#### WORK TO DO
Check every line of the entries that follow, and copy the ones containing "scene".
• • • • • • •
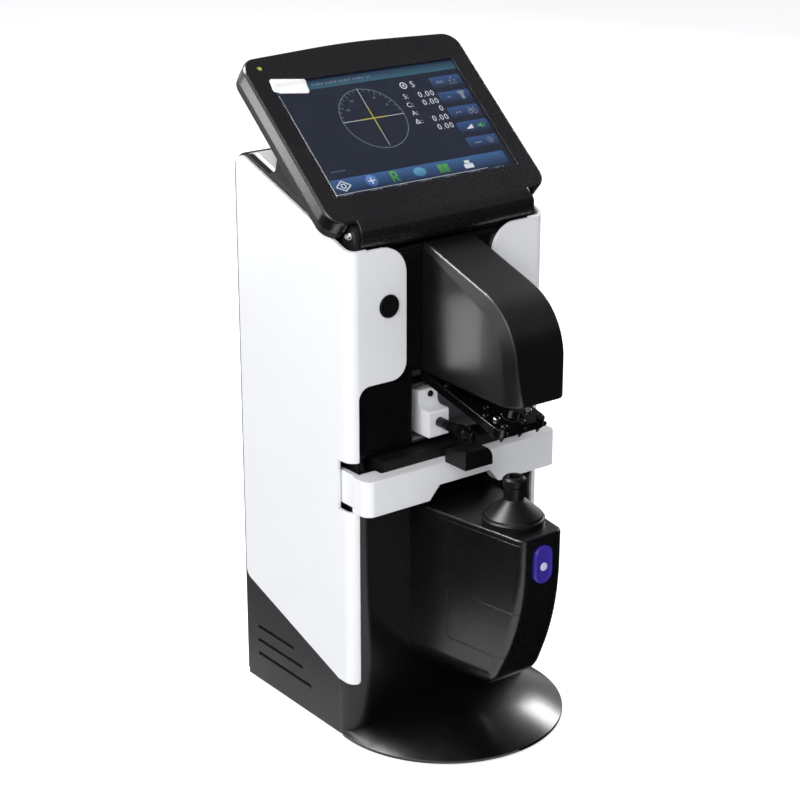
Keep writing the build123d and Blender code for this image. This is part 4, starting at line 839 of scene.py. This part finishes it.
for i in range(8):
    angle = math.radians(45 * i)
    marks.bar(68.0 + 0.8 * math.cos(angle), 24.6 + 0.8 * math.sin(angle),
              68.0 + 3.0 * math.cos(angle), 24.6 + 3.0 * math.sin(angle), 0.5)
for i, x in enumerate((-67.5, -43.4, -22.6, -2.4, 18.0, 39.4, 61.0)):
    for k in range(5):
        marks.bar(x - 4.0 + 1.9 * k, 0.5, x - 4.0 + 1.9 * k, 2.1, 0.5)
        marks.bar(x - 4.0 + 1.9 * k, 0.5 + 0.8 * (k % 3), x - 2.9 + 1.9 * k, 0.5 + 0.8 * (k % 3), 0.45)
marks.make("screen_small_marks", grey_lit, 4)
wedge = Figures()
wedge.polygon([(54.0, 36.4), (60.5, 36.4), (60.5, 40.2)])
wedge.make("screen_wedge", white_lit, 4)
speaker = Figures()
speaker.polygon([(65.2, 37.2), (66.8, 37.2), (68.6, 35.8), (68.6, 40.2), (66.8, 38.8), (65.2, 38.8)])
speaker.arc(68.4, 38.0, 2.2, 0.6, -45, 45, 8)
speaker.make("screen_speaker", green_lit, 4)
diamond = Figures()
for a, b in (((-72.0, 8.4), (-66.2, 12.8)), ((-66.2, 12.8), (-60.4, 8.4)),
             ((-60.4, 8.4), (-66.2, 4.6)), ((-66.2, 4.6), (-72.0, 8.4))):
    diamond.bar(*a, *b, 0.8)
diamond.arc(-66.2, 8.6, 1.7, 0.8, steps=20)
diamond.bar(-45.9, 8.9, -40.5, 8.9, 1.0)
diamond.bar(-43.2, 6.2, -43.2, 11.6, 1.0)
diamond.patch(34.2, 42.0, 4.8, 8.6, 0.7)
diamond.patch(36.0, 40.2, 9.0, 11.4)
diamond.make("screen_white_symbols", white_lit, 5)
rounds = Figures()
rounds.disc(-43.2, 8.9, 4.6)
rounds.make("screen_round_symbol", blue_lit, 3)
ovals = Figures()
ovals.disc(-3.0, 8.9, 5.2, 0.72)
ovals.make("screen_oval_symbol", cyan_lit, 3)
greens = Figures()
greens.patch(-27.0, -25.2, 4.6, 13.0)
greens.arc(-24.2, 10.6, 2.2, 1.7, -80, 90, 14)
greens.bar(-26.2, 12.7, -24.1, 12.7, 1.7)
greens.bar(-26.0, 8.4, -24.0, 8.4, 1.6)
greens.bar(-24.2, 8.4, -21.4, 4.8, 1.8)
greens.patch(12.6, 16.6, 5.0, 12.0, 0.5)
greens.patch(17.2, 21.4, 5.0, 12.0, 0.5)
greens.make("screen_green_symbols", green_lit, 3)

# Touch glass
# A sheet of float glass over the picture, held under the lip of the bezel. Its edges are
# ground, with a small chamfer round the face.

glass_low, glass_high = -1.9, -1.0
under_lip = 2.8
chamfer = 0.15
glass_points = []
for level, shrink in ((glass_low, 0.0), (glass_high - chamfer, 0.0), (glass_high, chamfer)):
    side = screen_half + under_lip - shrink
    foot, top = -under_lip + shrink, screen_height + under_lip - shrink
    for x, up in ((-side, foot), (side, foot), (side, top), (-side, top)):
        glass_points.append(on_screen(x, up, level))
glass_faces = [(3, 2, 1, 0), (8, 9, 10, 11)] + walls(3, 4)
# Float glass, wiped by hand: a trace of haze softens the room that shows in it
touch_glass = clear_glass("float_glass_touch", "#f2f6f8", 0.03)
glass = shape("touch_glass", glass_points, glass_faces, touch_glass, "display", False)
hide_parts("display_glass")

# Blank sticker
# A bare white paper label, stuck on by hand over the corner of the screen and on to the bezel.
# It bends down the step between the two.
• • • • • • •
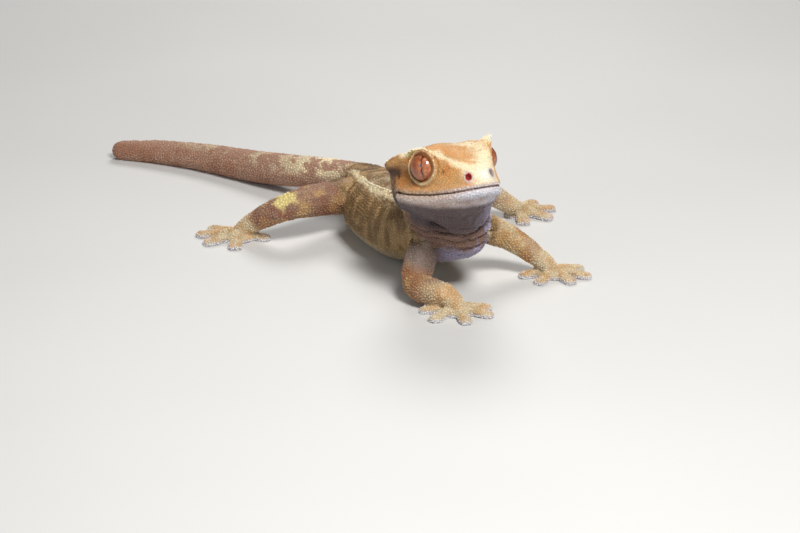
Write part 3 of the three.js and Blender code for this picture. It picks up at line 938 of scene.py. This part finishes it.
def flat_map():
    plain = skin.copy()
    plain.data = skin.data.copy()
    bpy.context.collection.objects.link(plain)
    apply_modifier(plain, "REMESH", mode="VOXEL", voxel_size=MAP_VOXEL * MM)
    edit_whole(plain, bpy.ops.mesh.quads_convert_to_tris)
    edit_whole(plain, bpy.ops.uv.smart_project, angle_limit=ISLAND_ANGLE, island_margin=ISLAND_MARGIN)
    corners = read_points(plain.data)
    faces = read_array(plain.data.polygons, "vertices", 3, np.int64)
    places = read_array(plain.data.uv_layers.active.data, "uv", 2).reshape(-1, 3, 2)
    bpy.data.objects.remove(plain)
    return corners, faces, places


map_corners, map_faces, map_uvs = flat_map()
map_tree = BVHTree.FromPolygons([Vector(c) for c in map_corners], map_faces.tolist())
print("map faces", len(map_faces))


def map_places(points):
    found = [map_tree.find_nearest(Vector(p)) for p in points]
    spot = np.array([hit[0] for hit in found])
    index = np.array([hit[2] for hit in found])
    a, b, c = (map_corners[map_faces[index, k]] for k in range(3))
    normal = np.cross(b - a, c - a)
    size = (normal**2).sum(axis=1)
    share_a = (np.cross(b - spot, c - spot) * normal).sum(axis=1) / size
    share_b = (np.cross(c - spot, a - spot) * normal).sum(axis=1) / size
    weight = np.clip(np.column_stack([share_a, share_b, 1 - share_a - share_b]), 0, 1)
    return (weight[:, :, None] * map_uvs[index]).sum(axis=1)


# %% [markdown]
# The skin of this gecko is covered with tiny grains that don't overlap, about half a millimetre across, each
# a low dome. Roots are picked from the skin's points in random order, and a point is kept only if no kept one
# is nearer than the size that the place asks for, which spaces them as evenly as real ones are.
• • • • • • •
#### RESULT OF THE TASK
Keep writing the build123d and Blender code for this image. This is part 4, starting at line 839 of scene.py. This part finishes it.
Write part 3 of the three.js and Blender code for this picture. It picks up at line 938 of scene.py. This part finishes it.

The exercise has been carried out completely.